Exercise prompt
Which lines below hold the word "parts"? Copy all of them.

Supplied material
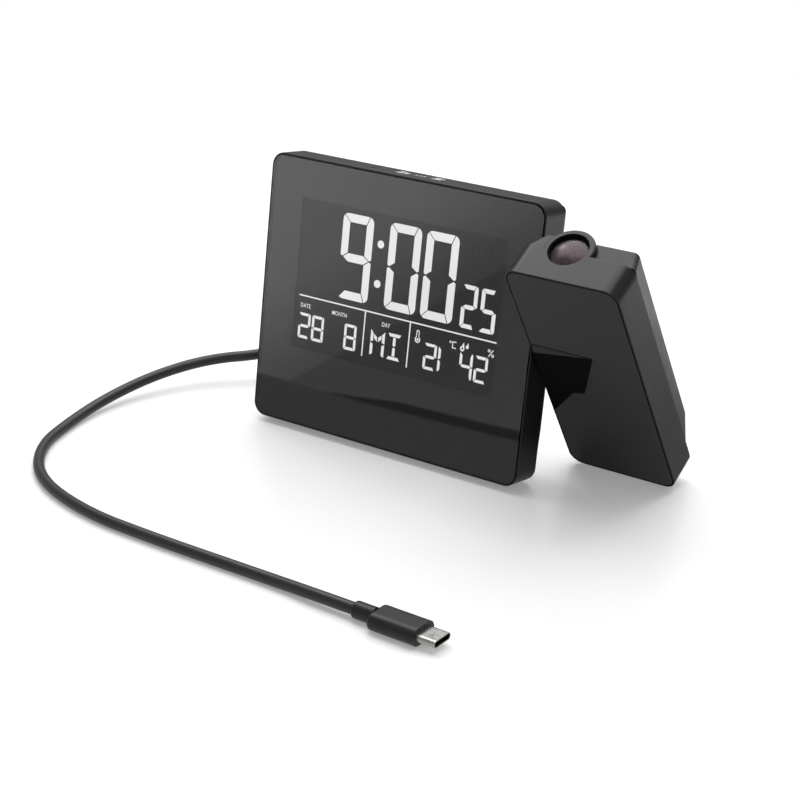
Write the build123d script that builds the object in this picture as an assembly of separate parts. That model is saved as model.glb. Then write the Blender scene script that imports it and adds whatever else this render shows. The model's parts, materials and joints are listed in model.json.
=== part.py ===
from build123d import *
import os
from math import acos, atan2, cos, degrees, hypot, pi, radians, sin, tan

# Projection alarm clock: a thin display case that leans back, and a projector arm of the same
# height and thickness that turns on a friction hinge at its right side. The foot of the arm
# stands on the table behind the case, so case and arm prop each other up.
#
# Millimetres. Each slab is drawn upright in its own frame: x to the right, y from the front
# face backwards, z up. CASE and ARM then place the two slabs on the table.

# ---- driving sizes -----------------------------------------------------------------------
CASE_W = 114.5            # display case, width
CASE_H = 97.0             # height of case and arm
CASE_T = 12.5             # thickness of the case's side walls, front to back
ARM_W = 41.4              # projector arm, width
ARM_GAP = 0.6             # air between case and arm
CORNER_R = 5.0            # outline corners
WALL = 2.0                # side walls of both cases
LEAN = 9.24               # the case leans back, degrees
STANDOFF = 0.5            # rubber feet hold the case this far off the table
ARM_STANDOFF = 0.1        # and the arm's strip holds its front edge this far off

# ---- front ---------------------------------------------------------------------------------
LIP = 0.35                # thin rim of the case that frames the front panel
PANEL_SET = 0.15          # the panel lies this far behind the rim
PANEL_T = 1.5
PANEL_CLEAR = 0.35        # dark gap all round the panel
MASK_T = 0.15             # black print and its film, bonded behind the panel
FRONT_WALL = 1.0          # wall of the case behind the panel
LIP_ROUND = 0.3           # rounding of the rim's outer edge

# ---- rear covers ---------------------------------------------------------------------------
FLANGE_T = 1.8
REAR_LIP = 1.0            # rim of the case around the cover's flange
COVER_CLEAR = 0.15
COVER_WALL = 1.8
SIDE_BASE = 0.3           # the raised part starts this far inside the outline
TOP_BASE, TOP_REAR = 1.5, 3.7
CASE_SIDE_REAR = 4.85     # its sides slope in to this at the back
CASE_LOW_SLOPE = 4.5      # its lower face slopes in by this much
ARM_SIDE_REAR = 3.7
ARM_LOW_BASE, ARM_LOW_REAR = 10.2, 15.0
BULGE_R = 1.8

# ---- hinge ---------------------------------------------------------------------------------
HINGE_Y, HINGE_Z = 13.2, 52.25
BOSS_R, BOSS_L = 7.5, 9.5
SHAFT_R = 4.4
SHAFT_CLEAR = 0.08
SHAFT_BORE_R = 2.6
HEAD_R, HEAD_T = 6.0, 1.6
WASHER_T, CLIP_T = 0.6, 0.8
CLIP_EDGE = 1.0           # clip and washer stand out from the shaft
CLIP_ROOM = 0.3           # free space round them
PLAY = 0.05

# ---- display -------------------------------------------------------------------------------
VIEW_W, VIEW_H = 86.4, 54.4
VIEW_Z = 55.4             # height of its centre above the case's lower edge
GLASS_T = 0.8
GLASS_MARGIN_X, GLASS_MARGIN_LOW, GLASS_MARGIN_TOP = 1.6, 3.2, 5.4
LEDGE = 3.6               # the front glass stands above the rear glass and carries the contacts
GUIDE_T = 1.8
TRAY_T = 0.7
TRAY_WALL = 0.85
SLIP = 0.1                # play between stacked inner parts

# ---- boards, battery bay and sockets ---------------------------------------------------------
PCB_T = 1.2
PCB_GAP = 0.4
CELL_R, CELL_L = 5.25, 44.5
CELL_PLAY = 0.15
CELL_GAP = 0.5            # between the two cells
SPRING_ROOM = 6.0         # length that the contacts take at both ends of a cell
BAY_X, BAY_TOP = 47.8, 40.8
BAY_CLEAR = 0.55          # above the upper cell and below the lower one
BAY_WALL, BAY_FLOOR = 1.2, 1.0
DOOR_T = 1.6
DOOR_OVER = 1.6           # the door covers the bay's edges by this much
DOOR_CLEAR = 0.25
DOOR_SILL = 1.35          # flat of the cover below the door
BOARD_CLEAR = 2.0         # the board ends this far above the bay
SOCKET_Z = 32.0
USB_X, DC_X = 34.0, 16.0
BUTTON_Z = 78.0
BUTTON_X0, BUTTON_PITCH = 20.0, 13.0
BUTTON_W, BUTTON_H = 8.0, 4.6
BUTTON_OUT = 1.0
BUTTON_TRAVEL = 0.5
KEY_W, KEY_D = 34.0, 6.8
KEY_REAR = 4.7            # its middle lies this far in front of the case's rear edge
KEY_TRAVEL = 0.6
BUTTON_CLEAR = 0.2
BUZZER_X, BUZZER_Z, BUZZER_R, BUZZER_T = 86.0, 66.0, 8.0, 4.0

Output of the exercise
Write the build123d script that builds the object in this picture as an assembly of separate parts. That model is saved as model.glb. Then write the Blender scene script that imports it and adds whatever else this render shows. The model's parts, materials and joints are listed in model.json.
SLIP = 0.1                # play between stacked inner parts